Türkiye ve Katar´la kötü bozuşmasa, yine de tutmazdı bu deneme diyemem gerçi.
Aynı muhafazakar medya, belki o zaman Veliaht Prens yerine AB´ye klişe tepkiler koyabilirdi. Kara listeye alınmasını İslam düşmanlığına, çifte standarda ve ikiyüzlülüğe bağlayabilirdi...
Kutsal toprakların, Mekke ile Medine´nin ?muhafız´ı bir rejimi ve onun adanmış veliahtını hedef alan Haçlı zihniyetinden dem vurabilirlerdi...
İslam´ı terörle yan yana gösteren bir karalama hilesi, küffar oyunu var diye dayanışma çağrıları döşenebilirlerdi damdaki o fotoğrafın altına.
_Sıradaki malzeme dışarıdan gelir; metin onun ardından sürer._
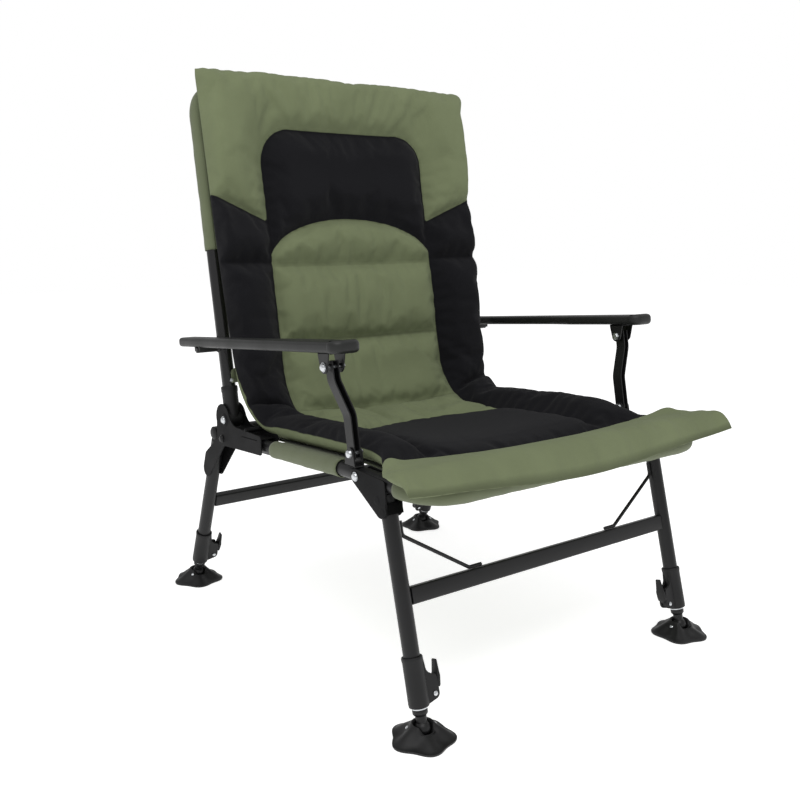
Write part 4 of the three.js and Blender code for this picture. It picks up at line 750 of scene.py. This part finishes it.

Ne ki bin Selman, o şansını hızlı başlarken tüketti.
Kabe´nin hizmetkarı, ümmetin hamisi pozları, duymak istediği sevgi tezahüratlarıyla karşılanmıyor. Saygısızlığına verilip yuh çekiliyor.
Oysa, denetlediği Kabe´yi genişletme çalışmaları arasında Türkiye´den Gürsoy İnşaat´ın taşıma ve restorasyonunu üstlendiği, Mimar Sinan tasarımı, ecdat yadigarı, 4 asırlık tarihi Osmanlı revakları da var.
Hatta 2015´te, Cumhurbaşkanı´nın bir ziyareti sırasında bana da o revakların üstüne çıkmak, kubbesine tuğla ve harç koyarken hatıra fotoğrafı çektirmek kısmet olmuştu.
Nereden nereye; hoş görünemiyor göze, ne yapsa batıyor şimdi bin Selman.